December 15, 2007

Tina Brown: Media challenge, no blog for her

Shoma Chadhury caught up with Harold Evans and Tina Brown in Delhi where they spoke to about the challenge of journalism in the world today

I pulled out a few things that I was most interested in, starting with this question:
What is the biggest challenge facing media in America today? And India?
Corporatisation. The sophistry of the big conglomerate guys is to say there’s never been more plurality of outlet.
Here's the rest of her reply.

Sure. We have a thousand and one outlets now, but their circulation is zip.

There isn’t a place to have any meaningful public discourse. You’re just talking to yourself. Most publications and networks don’t have the critical mass.
And the major networks and newspapers don’t want to do the work.

... Journalists have to become entrepreneurs. The search for the billionaire with a conscience is a dead end.

... But though media is almost more important than politics at this point, the trouble is American newspapers where my heart lies are really a dying thing and you can’t persuade people to invest in them.

It has to be online. I’ve been working on a website.

I’m determined to make global journalism sexy.

But the web is a capricious thing. No one has figured the economic model. It will get resolved. We are in the in-between stage.

It’s like being in the middle of the Industrial Revolution.

Until we figure the online model, we’re stuck with old models with the corporations killing everything.
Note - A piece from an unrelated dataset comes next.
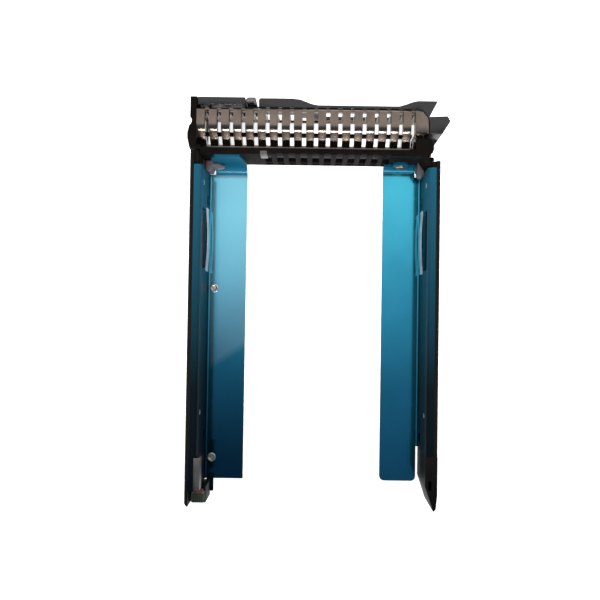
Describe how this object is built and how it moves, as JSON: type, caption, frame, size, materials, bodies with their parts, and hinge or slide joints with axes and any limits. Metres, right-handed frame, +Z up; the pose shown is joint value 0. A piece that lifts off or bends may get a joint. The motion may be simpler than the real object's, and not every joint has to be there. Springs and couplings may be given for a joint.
{
  "type": "hot swap drive caddy",
  "caption": "Open U-shaped tray that carries a small drive: folded metal sides, moulded rails, ribbed front grille, a swing-out ejector lever and a release button.",
  "frame": {"origin": "mid-plane between the side walls, at the underside of the floor flanges, half way between the front face and the rear tail", "axes": "+Y from the front bezel to the rear, +Z up out of the open side, +X to the button side"},
  "size_m": [0.0822, 0.1278, 0.0154],
  "materials": {
    "teal_sheet": "glossy metallic teal lacquer on folded steel",
    "black_plastic": "moulded, satin black",
    "taupe_plastic": "satin metallic taupe lacquer on moulded plastic",
    "lever_plastic": "moulded, satin black",
    "button_plastic": "moulded, satin black",
    "smoked_lens": "smoked translucent plastic",
    "steel": "bright zinc plate",
    "spring_steel": "bright rolled strip and wire",
    "circuit_board": "green solder mask",
    "gold": "gold plate",
    "amber_flex": "amber film",
    "tin_clip": "dull tin plate",
    "grey_plastic": "moulded, satin grey"
  },
  "bodies": {
    "caddy": {"button_side_plate": "teal_sheet", "hinge_side_plate": "teal_sheet", "button_side_rail": "black_plastic", "hinge_side_rail": "black_plastic", "bezel_frame": "black_plastic", "fin_grille": "taupe_plastic", "lever_pin": "steel", "lever_spring": "spring_steel", "button_spring": "spring_steel", "status_lens": "smoked_lens", "button_side_leaf": "spring_steel", "hinge_side_leaf": "spring_steel", "floor_rivets": "steel", "button_rail_rivets": "steel", "hinge_rail_rivets": "steel", "front_screw": "steel", "contact_board": "circuit_board", "contact_pads": "gold", "flex_circuit": "amber_flex", "led_board": "circuit_board", "contact_clip": "tin_clip", "bezel_clip": "tin_clip", "button_corner_tab": "grey_plastic", "hinge_corner_tab": "grey_plastic"},
    "lever": {"ejector_lever": "lever_plastic", "activity_lens": "smoked_lens"},
    "button": {"release_button": "button_plastic"}
  },
  "joints": [
    {"name": "lever_hinge", "type": "hinge", "parent": "caddy", "child": "lever", "pos_m": [-0.0336, -0.053, 0.008], "axis": [0, 0, -1], "range_deg": [0, 60], "deforming": ["lever_spring"]},
    {"name": "button_press", "type": "slide", "parent": "caddy", "child": "button", "axis": [0, 1, 0], "range_m": [0, 0.0008], "stiffness_N_per_m": 400, "deforming": ["button_spring"]}
  ]
}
There isn’t a serious journalist who doesn’t feel this. This is not just about professional dissatisfaction. It’s— as Al Gore says in his book — really affecting the marketplace of ideas.
She also shared why you shouldn't expect a blog from her anytime soon.

What do you think the trick on the web will be? I find blogs totally overrated. No rigour.

That’s what the DNA of my website will be. Rigour. I don’t want any more spouting of sloppy opinions. I don’t have the time. ABC just fired 75 TV journalists and hired 75 bloggers instead, responsible only to themselves. It’s insane to do that to your brand. This is just the exuberance of a new medium. No one wants to look uncool, but who’s reading it? People keep asking me to blog, but I’m not going to lower my standards, and why would I write for nothing? Haven’t done that since childhood.